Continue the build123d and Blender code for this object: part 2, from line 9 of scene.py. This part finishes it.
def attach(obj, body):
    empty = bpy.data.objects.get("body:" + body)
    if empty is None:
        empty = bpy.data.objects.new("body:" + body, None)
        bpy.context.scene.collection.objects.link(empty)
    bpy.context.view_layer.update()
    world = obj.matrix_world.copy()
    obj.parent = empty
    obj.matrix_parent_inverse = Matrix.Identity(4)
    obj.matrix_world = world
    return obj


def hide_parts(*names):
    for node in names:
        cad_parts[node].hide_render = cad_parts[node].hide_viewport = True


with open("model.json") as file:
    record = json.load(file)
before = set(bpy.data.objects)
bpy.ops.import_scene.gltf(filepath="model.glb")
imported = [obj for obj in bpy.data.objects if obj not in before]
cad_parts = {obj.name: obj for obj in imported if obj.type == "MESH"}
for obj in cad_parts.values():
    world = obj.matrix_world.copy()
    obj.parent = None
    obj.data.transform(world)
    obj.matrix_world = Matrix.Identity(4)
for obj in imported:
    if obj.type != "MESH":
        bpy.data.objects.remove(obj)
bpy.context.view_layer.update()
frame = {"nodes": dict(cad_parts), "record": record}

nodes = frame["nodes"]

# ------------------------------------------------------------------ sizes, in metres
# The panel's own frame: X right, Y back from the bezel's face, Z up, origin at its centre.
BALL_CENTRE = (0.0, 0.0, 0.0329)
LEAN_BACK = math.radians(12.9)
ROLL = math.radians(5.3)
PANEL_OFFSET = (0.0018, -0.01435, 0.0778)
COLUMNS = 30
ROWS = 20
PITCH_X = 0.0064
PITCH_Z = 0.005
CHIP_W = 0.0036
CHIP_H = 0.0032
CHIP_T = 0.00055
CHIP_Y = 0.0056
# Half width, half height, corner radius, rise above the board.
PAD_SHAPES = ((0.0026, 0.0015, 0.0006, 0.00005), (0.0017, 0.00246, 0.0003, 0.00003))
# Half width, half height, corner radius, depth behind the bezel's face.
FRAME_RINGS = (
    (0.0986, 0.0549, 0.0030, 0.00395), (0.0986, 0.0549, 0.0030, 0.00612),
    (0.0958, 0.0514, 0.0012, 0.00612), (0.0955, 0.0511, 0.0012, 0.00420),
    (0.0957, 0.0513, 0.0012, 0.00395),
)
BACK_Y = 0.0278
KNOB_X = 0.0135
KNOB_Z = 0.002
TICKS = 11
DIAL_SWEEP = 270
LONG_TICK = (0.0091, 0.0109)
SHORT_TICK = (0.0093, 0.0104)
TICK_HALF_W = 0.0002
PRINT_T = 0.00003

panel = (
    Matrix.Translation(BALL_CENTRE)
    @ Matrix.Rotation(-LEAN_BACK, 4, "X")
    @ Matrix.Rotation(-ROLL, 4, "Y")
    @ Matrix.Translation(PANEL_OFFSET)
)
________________
◆ PROMPT ◆
Return all the data above once more, precisely as given.

◆ RESULT ◆
Continue the build123d and Blender code for this object: part 2, from line 9 of scene.py. This part finishes it.
def attach(obj, body):
    empty = bpy.data.objects.get("body:" + body)
    if empty is None:
        empty = bpy.data.objects.new("body:" + body, None)
        bpy.context.scene.collection.objects.link(empty)
    bpy.context.view_layer.update()
    world = obj.matrix_world.copy()
    obj.parent = empty
    obj.matrix_parent_inverse = Matrix.Identity(4)
    obj.matrix_world = world
    return obj


def hide_parts(*names):
    for node in names:
        cad_parts[node].hide_render = cad_parts[node].hide_viewport = True


with open("model.json") as file:
    record = json.load(file)
before = set(bpy.data.objects)
bpy.ops.import_scene.gltf(filepath="model.glb")
imported = [obj for obj in bpy.data.objects if obj not in before]
cad_parts = {obj.name: obj for obj in imported if obj.type == "MESH"}
for obj in cad_parts.values():
    world = obj.matrix_world.copy()
    obj.parent = None
    obj.data.transform(world)
    obj.matrix_world = Matrix.Identity(4)
for obj in imported:
    if obj.type != "MESH":
        bpy.data.objects.remove(obj)
bpy.context.view_layer.update()
frame = {"nodes": dict(cad_parts), "record": record}

nodes = frame["nodes"]

# ------------------------------------------------------------------ sizes, in metres
# The panel's own frame: X right, Y back from the bezel's face, Z up, origin at its centre.
BALL_CENTRE = (0.0, 0.0, 0.0329)
LEAN_BACK = math.radians(12.9)
ROLL = math.radians(5.3)
PANEL_OFFSET = (0.0018, -0.01435, 0.0778)
COLUMNS = 30
ROWS = 20
PITCH_X = 0.0064
PITCH_Z = 0.005
CHIP_W = 0.0036
CHIP_H = 0.0032
CHIP_T = 0.00055
CHIP_Y = 0.0056
# Half width, half height, corner radius, rise above the board.
PAD_SHAPES = ((0.0026, 0.0015, 0.0006, 0.00005), (0.0017, 0.00246, 0.0003, 0.00003))
# Half width, half height, corner radius, depth behind the bezel's face.
FRAME_RINGS = (
    (0.0986, 0.0549, 0.0030, 0.00395), (0.0986, 0.0549, 0.0030, 0.00612),
    (0.0958, 0.0514, 0.0012, 0.00612), (0.0955, 0.0511, 0.0012, 0.00420),
    (0.0957, 0.0513, 0.0012, 0.00395),
)
BACK_Y = 0.0278
KNOB_X = 0.0135
KNOB_Z = 0.002
TICKS = 11
DIAL_SWEEP = 270
LONG_TICK = (0.0091, 0.0109)
SHORT_TICK = (0.0093, 0.0104)
TICK_HALF_W = 0.0002
PRINT_T = 0.00003

panel = (
    Matrix.Translation(BALL_CENTRE)
    @ Matrix.Rotation(-LEAN_BACK, 4, "X")
    @ Matrix.Rotation(-ROLL, 4, "Y")
    @ Matrix.Translation(PANEL_OFFSET)
)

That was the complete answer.